3. "Прежде всего – они разнородны, – продолжает Розанов, говоря о Пушкине и Гоголе. – Их даже невозможно сравнивать, и, обобщая в одном понятии "красоты", "искусства", мы совершенно упускаем из виду их внутреннее отношение, которое позднее развивалось и в жизни и в литературе, раз они привзошли в неё как факт. Разнообразный, всесторонний Пушкин составляет антитезу к Гоголю, который движется только в двух направлениях: напряжённой и беспредметной лирики, уходящей ввысь, и иронии, обращённой ко всему, что лежит внизу. Но сверх этой противоположности в форме, во внешних очертаниях их творчество имеет противоположность и в самом существе своем".

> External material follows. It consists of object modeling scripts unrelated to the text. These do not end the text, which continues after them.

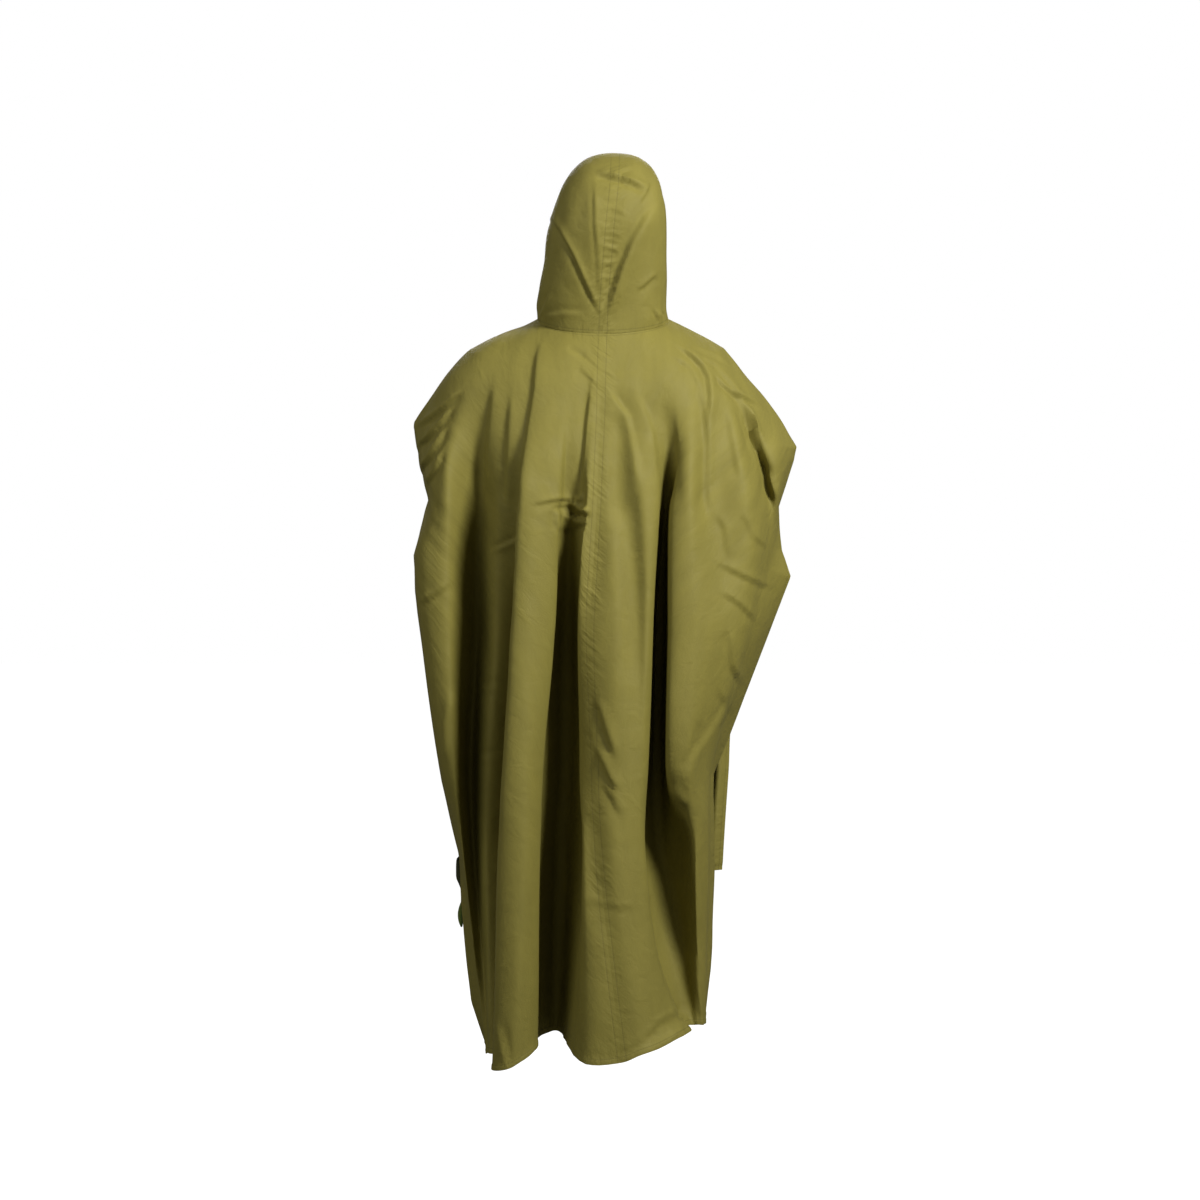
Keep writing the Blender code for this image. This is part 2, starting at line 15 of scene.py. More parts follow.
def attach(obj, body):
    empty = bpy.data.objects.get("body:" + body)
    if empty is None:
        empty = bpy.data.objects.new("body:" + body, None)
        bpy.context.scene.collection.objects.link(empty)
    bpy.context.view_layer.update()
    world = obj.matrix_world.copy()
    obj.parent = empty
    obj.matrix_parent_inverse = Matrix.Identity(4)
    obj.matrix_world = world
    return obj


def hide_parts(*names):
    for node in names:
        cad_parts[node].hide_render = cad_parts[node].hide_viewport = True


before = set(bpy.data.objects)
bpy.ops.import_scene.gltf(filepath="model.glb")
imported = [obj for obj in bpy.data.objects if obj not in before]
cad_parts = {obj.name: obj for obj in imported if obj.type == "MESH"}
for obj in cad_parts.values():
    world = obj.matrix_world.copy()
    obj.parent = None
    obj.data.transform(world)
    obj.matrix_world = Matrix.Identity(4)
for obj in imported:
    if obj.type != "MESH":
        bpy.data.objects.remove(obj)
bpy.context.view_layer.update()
MM = 0.001


# ---- Camera -------------------------------------------------------------------------------------
# The photograph looks level at the back of the garment, from a few steps away. The picture is square.
CAMERA_PLACE = (0.005, 3.4, -0.445)
CAMERA_LENS = 59.6

bpy.ops.object.camera_add(location=CAMERA_PLACE, rotation=(math.pi / 2, 0, math.pi))
camera = bpy.context.object
camera.name = "camera"
camera.data.lens = CAMERA_LENS
camera.data.sensor_width = 36
bpy.context.scene.camera = camera


# ---- The two body halves ------------------------------------------------------------------------
# Each is one length of light coated cloth, from the front hem over the shoulder to the back hem. A
# felled seam joins them down the centre back and the centre front, and their free edges have narrow
# turned hems. The folds hang at the part's places, here a little deeper and sharper.

# Heights and tables without MM are in millimetres.
NECK_BACK = 85  # from the origin to the nape
BACK_HEM = -1190
FRONT_HEM = -920
FREE_BELOW = -800  # from here down each fold of the back falls to its own hem height

# Sections of the body from the neck seam to the back hem: their height at the centre back, at the
# left side, at the right side and at the centre front. Below the armhole's top the front has the same
# sections, spread down to its own hem.
SECTIONS = (
    # name              back    left   right   front
    ("neck seam",          0,     36,     36,    -40),
    ("shoulder",         -68,    -20,    -24,   -108),
    ("upper arm",       -112,    -78,    -80,   -150),
    ("left elbow",      -165,   -136,   -152,   -195),
    ("right elbow",     -195,   -165,   -179,   -222),
    ("armhole notch",   -285,   -272,   -283,      0),
    ("forearm",         -385,   -367,   -403,      0),
    ("hip",             -520,   -520,   -530,      0),
    ("knee",            -690,   -690,   -690,      0),
    ("side tie",        -800,   -800,   -800,      0),
    ("calf",            -930,   -930,   -930,      0),
    ("hem turn",       -1178,  -1178,  -1178,      0),
    ("hem",            -1190,  -1190,  -1190,      0),
)
TOP_SECTION = 2  # the upper arm: above it the folds run in to the neck seam
ARMHOLE_SECTION = 4  # the right elbow: below it front and back are apart at the sides

# The side edges as they show from behind: height, half width, and depth (Y).
LEFT_EDGE = (
    # z      x     y
    (36,    112,    0),
    (25,    135,   -3),
    (4,     192,   -8),
    (-15,   233,  -14),
    (-53,   271,  -24),
    (-98,   302,  -38),
    (-136,  330,  -50),  # the elbow
    (-209,  319,  -48),
    (-272,  304,  -42),  # the armhole notch
    (-312,  314,  -50),
    (-367,  330,  -56),  # over the forearm
    (-431,  328,  -54),
    (-585,  308,  -46),
    (-756,  282,  -38),
    (-888,  249,  -35),  # the side tie
    (-1023, 240,  -35),
    (-1139, 228,  -35),
    (-1216, 203,  -35),
)
RIGHT_EDGE = (
    # z      x     y
    (36,    112,    0),
    (15,    157,   -5),
    (4,     180,   -8),
    (-12,   212,  -12),
    (-52,   240,  -24),
    (-93,   280,  -36),
    (-122,  302,  -44),
    (-179,  336,  -54),  # the elbow
    (-202,  332,  -54),
    (-283,  306,  -44),  # the armhole notch
    (-359,  312,  -50),
    (-404,  327,  -56),  # over the forearm
    (-480,  297,  -52),
    (-593,  253,  -44),
    (-687,  216,  -36),
    (-744,  193,  -30),
    (-909,  192,  -30),
    (-1083, 186,  -30),
    (-1165, 175,  -30),
)

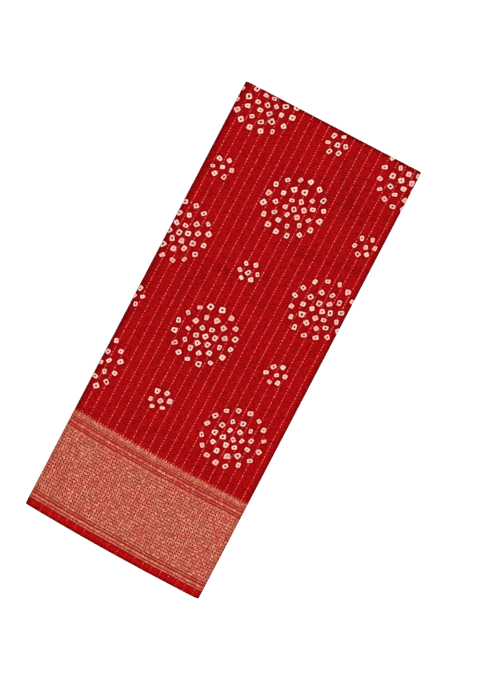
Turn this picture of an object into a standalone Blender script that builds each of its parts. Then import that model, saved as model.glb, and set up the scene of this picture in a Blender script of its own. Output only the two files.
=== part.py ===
"""Printed saree, folded flat: one length of cloth, doubled across its width, folded back
and forth into a narrow pack, and wrapped once with its own outer end.

Metres, +Z up. The origin is at the middle of the underside. X runs across the pack,
Y along it, with the doubled edge at +Y and the selvedges with their border at -Y.
"""

import bpy
import bmesh
import numpy as np

# The pack, as it lies
PACK_WIDTH = 0.230  # from fold to fold
LEFT_SIDE = 0.5555  # length of the long side at -X
RIGHT_SIDE = 0.5612  # length of the long side at +X
SELVEDGE_BOW = 0.00205  # how far the selvedge end swells out at mid width
SLANT = RIGHT_SIDE - LEFT_SIDE
FULLEST = 0.5 + SLANT / (8.0 * SELVEDGE_BOW)  # share of the width where the pack is longest
PACK_LENGTH = LEFT_SIDE + SLANT * FULLEST + SELVEDGE_BOW * 4.0 * FULLEST * (1.0 - FULLEST)

# The cloth: each layer of the pack is the saree doubled, its two plies face to face
LAYERS = 24
LAYER = 0.0010  # thickness of one doubled layer
GAP = 0.0003  # air between two layers
PITCH = LAYER + GAP
STACK = LAYERS * PITCH - GAP

# The folds run from the bottom up to WRAP, which turns up to the top layer round a core of
# six layers. The top layer turns down at the other side, and the cloth ends in the core.
TOP = LAYERS - 1
WRAP = TOP - 7
ORDER = [*range(WRAP + 1), TOP, *range(WRAP + 1, TOP)]
START_SHORT = 0.003  # the inner end, at the bottom, stops this far from the side
TUCK_SHORT = 0.009  # and the outer end, in the core, this far

# How unevenly the lower folds and ends lie behind the top layer
FOLD_INSET = 0.0014
FOLD_SPREAD = 0.0008
FOLD_SKEW = 0.0005
SELVEDGE_SPREAD = 0.0018
DOUBLED_SPREAD = 0.0012

# How the pack settles
DOUBLED_DROP = 0.0022  # the upper doubled edges roll down by this
DOUBLED_ROLL = 0.0065  # over this length
SELVEDGE_THIN = 0.035  # share of the height that is lost at the selvedge end
DOUBLED_SWELL = 0.015  # share that is gained where all the doubled edges lie on each other
WAVE = 0.008  # share of the height in the slow waves of the top
NOSE = 0.0005  # length over which a doubled edge is drawn in
NOSE_SHARE = 0.45  # and the share of the thickness that is left at its tip

# Divisions
SMALL_TURN_STEPS = 4
WRAP_TURN_STEPS = 10
RUN_STOPS = (0.0, 0.34, 0.66, 1.0)  # shares of a layer's run
LENGTH_STOPS = (0.0, 0.14, 0.36, 0.60, 0.84)  # shares of the length
ROLL_STOPS = (1.0, 0.5, 0.2)  # shares of DOUBLED_ROLL before the doubled edge

CLOTH_RED = (0.372, 0.0021, 0.0037, 1.0)  # linear, for a warm red
CLOTH_ROUGHNESS = 0.62


def height(layer):
    """Height of a layer's middle before the pack settles."""
    return 0.5 * LAYER + PITCH * layer


def lag(layer, tempo):
    """0 at the top layer, and up to 1 at the others, in no order that shows."""
    return 0.5 - 0.5 * np.cos(tempo * (layer - TOP))


def fold_reach(place, along):
    """How far from the middle a fold's outer face lies, at a share of the length.

    The wrap's two folds reach the sides. A fold in the core is as far out as the round
    fold that goes over it lets it be: both are circles, one inside the other.
    """
    side_reach = 0.5 * PACK_WIDTH
    here, after = ORDER[place], ORDER[place + 1]
    if TOP in (here, after):
        return side_reach
    skew = FOLD_SKEW * (2.0 * along - 1.0) * np.sin(1.7 * place + 0.4)
    uneven = FOLD_SPREAD * np.sin(2.4 * place + 0.7) + skew
    if here <= WRAP:
        return side_reach - FOLD_INSET - uneven
    over = WRAP if place % 2 == 0 else WRAP + 1
    over_radius = 0.5 * PITCH * (TOP - over)
    small_outer = 0.5 * (PITCH + LAYER)
    aside = 0.5 * PITCH * abs(here + after - over - TOP)
    room = over_radius - 0.5 * LAYER - small_outer - 1.5 * GAP
    inward = over_radius + 0.5 * LAYER - np.sqrt(max(room**2 - aside**2, 0.0)) - small_outer
    return side_reach - inward - 0.5 * abs(uneven)


def half_thickness(along):
    """Half a layer's thickness: full, and drawn in at the very tip of the doubled edge."""
    tip = along > 1.0 - 0.5 * NOSE / RIGHT_SIDE
    return 0.5 * LAYER * (NOSE_SHARE if tip else 1.0)


def section(along):
    """The back-and-forth section at a share of the length, before it settles.

    Returns rows of x, z, selvedge lag and doubled-edge lag for one face of the cloth and for
    the other. Runs are straight, and each fold is a half circle from one layer to the next.
    """
    half = half_thickness(along)
    start = -0.5 * PACK_WIDTH + START_SHORT
    one_face = []
    other_face = []
    for place, layer in enumerate(ORDER):
        side = 1.0 if place % 2 == 0 else -1.0
        z = height(layer)
        lags = np.array([lag(layer, 2.1), lag(layer, 2.6)])
        last = place == len(ORDER) - 1
        if last:
            end = -0.5 * PACK_WIDTH + TUCK_SHORT
        else:
            after = ORDER[place + 1]
            rise = height(after) - z
            up = np.sign(rise)
            radius = 0.5 * abs(rise)
            end = side * (fold_reach(place, along) - radius - 0.5 * LAYER)
        for share in RUN_STOPS:
            x = start + share * (end - start)
            one_face.append((x, z + side * half, *lags))
            other_face.append((x, z - side * half, *lags))
        if last:
            break
        lags_after = np.array([lag(after, 2.1), lag(after, 2.6)])
        steps = SMALL_TURN_STEPS if radius < PITCH else WRAP_TURN_STEPS
        for step in range(1, steps):
            angle = np.pi * (step / steps - 0.5)
            passed = lags + (lags_after - lags) * step / steps
            for face, lean in ((one_face, -side * up), (other_face, side * up)):
                r = radius + lean * half
                x = end + side * r * np.cos(angle)
                face.append((x, z + 0.5 * rise + up * r * np.sin(angle), *passed))
        start = end
    return np.array(one_face), np.array(other_face)


def placed(points, along):
    """Puts section points at their place in the settled pack: x, y and z for each."""
    x, z, selvedge_lag, doubled_lag = points.T
    across = x / PACK_WIDTH + 0.5
    side = LEFT_SIDE + SLANT * across + SELVEDGE_BOW * 4.0 * across * (1.0 - across)
    near = 0.5 * PACK_LENGTH - side + SELVEDGE_SPREAD * selvedge_lag
    far = 0.5 * PACK_LENGTH - DOUBLED_SPREAD * doubled_lag
    y = near + along * (far - near)

    rolled = np.clip(1.0 - (0.5 * PACK_LENGTH - y) / DOUBLED_ROLL, 0.0, 1.0)
    roll = 1.0 - np.sqrt(1.0 - rolled**2)
    waves = np.sin(7.0 * across + 3.1 * along) * np.sin(5.2 * along + 0.6)
    grown = DOUBLED_SWELL * along**3 - SELVEDGE_THIN * (1.0 - along) ** 2 + WAVE * waves
    settled = z * (1.0 + grown) - DOUBLED_DROP * (z / STACK) ** 2 * roll
    return np.stack([x, y, settled], axis=1)


def length_stops():
    """Shares of the length at which the section is set, closest at the doubled edge."""
    rolls = [1.0 - share * DOUBLED_ROLL / RIGHT_SIDE for share in ROLL_STOPS]
    return [*LENGTH_STOPS, *rolls, 1.0 - NOSE / RIGHT_SIDE, 1.0]


def saree_mesh():
    """One closed body: the section's outline at each stop, joined by quads, with end strips."""
    rings = []
    for along in length_stops():
        one, other = section(along)
        rings.append(np.concatenate([placed(one, along), placed(other, along)[::-1]]))
    ring_size = len(rings[0])
    points = np.concatenate(rings)
    here = np.arange(ring_size)
    ahead = (here + 1) % ring_size
    walls = [
        np.stack([here + a, ahead + a, ahead + a + ring_size, here + a + ring_size], axis=1)
        for a in range(0, len(points) - ring_size, ring_size)
    ]
    step = np.arange(ring_size // 2 - 1)
    mirror = ring_size - 1 - step
    near_cap = np.stack([step + 1, step, mirror, mirror - 1], axis=1)
    far_cap = near_cap[:, ::-1] + len(points) - ring_size
    faces = np.concatenate([*walls, near_cap, far_cap])

    mesh = bpy.data.meshes.new("saree_cloth")
    mesh.from_pydata(points.tolist(), [], faces.tolist())
    shape = bmesh.new()
    shape.from_mesh(mesh)
    bmesh.ops.recalc_face_normals(shape, faces=shape.faces)
    shape.to_mesh(mesh)
    shape.free()
    mesh.shade_smooth()
    mesh.set_sharp_from_angle(angle=np.radians(50))
    return mesh


def printed_cloth():
    """Red woven cloth, dyed and printed."""
    material = bpy.data.materials.new("printed_cloth")
    material.use_nodes = True
    shader = material.node_tree.nodes["Principled BSDF"]
    shader.inputs["Base Color"].default_value = CLOTH_RED
    shader.inputs["Roughness"].default_value = CLOTH_ROUGHNESS
    shader.inputs["Metallic"].default_value = 0.0
    material.diffuse_color = CLOTH_RED
    return material


def main():
    for thing in list(bpy.data.objects):
        bpy.data.objects.remove(thing)
    mesh = saree_mesh()
    mesh.materials.append(printed_cloth())
    cloth = bpy.data.objects.new("saree_cloth", mesh)
    bpy.context.scene.collection.objects.link(cloth)


main()
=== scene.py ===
"""Looks of the folded printed saree: one thin sheet on the folds of its solid, its dyed ground,
broken pin stripes, tie-dyed dots and metal-thread border, on a pale floor under soft light."""

import math

import bpy
import numpy as np
from bpy.props import FloatProperty, FloatVectorProperty, IntProperty, PointerProperty, StringProperty
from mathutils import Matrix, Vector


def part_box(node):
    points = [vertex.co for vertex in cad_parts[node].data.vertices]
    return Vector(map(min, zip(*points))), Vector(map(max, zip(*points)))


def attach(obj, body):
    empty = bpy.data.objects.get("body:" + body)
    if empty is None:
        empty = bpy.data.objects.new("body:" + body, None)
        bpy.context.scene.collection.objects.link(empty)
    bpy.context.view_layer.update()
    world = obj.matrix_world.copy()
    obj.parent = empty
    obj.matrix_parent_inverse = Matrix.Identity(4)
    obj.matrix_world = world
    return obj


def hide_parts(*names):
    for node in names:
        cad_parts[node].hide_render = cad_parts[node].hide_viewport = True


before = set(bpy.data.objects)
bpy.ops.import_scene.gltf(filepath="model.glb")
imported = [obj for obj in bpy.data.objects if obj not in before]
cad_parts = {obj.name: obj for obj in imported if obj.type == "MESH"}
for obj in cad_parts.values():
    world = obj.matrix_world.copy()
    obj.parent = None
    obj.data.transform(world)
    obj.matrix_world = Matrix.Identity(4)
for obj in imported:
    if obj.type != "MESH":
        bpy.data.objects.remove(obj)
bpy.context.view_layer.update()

bl_info = {
    "name": "Folded printed saree",
    "version": (1, 0, 0),
    "blender": (4, 5, 0),
    "location": "View3D > Sidebar > Saree",
    "description": "Builds a folded printed saree and the stage it is shown on",
    "category": "Add Mesh",
}

CLOTH_NODE = "saree_cloth"
LOW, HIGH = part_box(CLOTH_NODE)
PACK_WIDTH = HIGH.x - LOW.x
MM = 0.001

# The order of the layers, from the inner end of the cloth at the bottom: the layers up to WRAP
# lie back and forth, WRAP turns up round the six layers of the core to the top one, and from
# the top layer the cloth turns down again and ends in the core.
LAYERS = 24
TOP = LAYERS - 1
WRAP = TOP - 7
ORDER = [*range(WRAP + 1), TOP, *range(WRAP + 1, TOP)]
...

Пушкин и Гоголь – разнонаправлены, и потому попытки отыскать "наличие между эволюцией творчества Пушкина и Гоголя в 1830-е годы определённых точек соприкосновения, обусловленных в конечном счете историческими закономерностями литературного развития этого десятилетия" (Н.Н. Петрунина и Г.М. Фридлендер. Пушкин и Гоголь в 1931-1936 годах.) обречены на роковую неполноту. Это потому, что эти самые исторические закономерности литературного развития у (точнее, – для) Пушкина и Гоголя были совершенно различными. Только с учётом такого положения вещей можно с некоторой надеждой на успех вновь и вновь возвращаться к теме взаимоотношений, равно творческих и личных (при том, что последние для Гоголя выражаются в отношениях творческих, а не просто так или иначе "состыкованы" – по старой формуле Ю.Н. Тынянова).
4. Существует написанный в 1923 году, т.е. 85 лет назад, но вовсе не утративший своего значения, обзорный комментарий академика М.Н. Сперанского (помещённый в московском издании Дневника Пушкина 1833-35), в общем исчерпывающий фактологическую основу проблематики вопроса о взаимоотношениях Пушкина и Гоголя. Для нас в этой работе важно то, что она напоминает нам нечто неоспоримое, но с упорством отклоняемое: всё, что известно нам о роли Гоголя в журнальных предприятиях Пушкина, равно и о "передаче" Пушкиным Гоголю замыслов и внушении идей "Мёртвых Душ" "Ревизора", – всё это в первооснове своей исходит исключительно от самого Гоголя. При этом Гоголь, по осторожному замечанию Сперанского, "преувеличивает". В некото- ром смысле Николай Васильевич, повествуя о своём знакомстве с Пушкиным, и сам является Хлестаковым.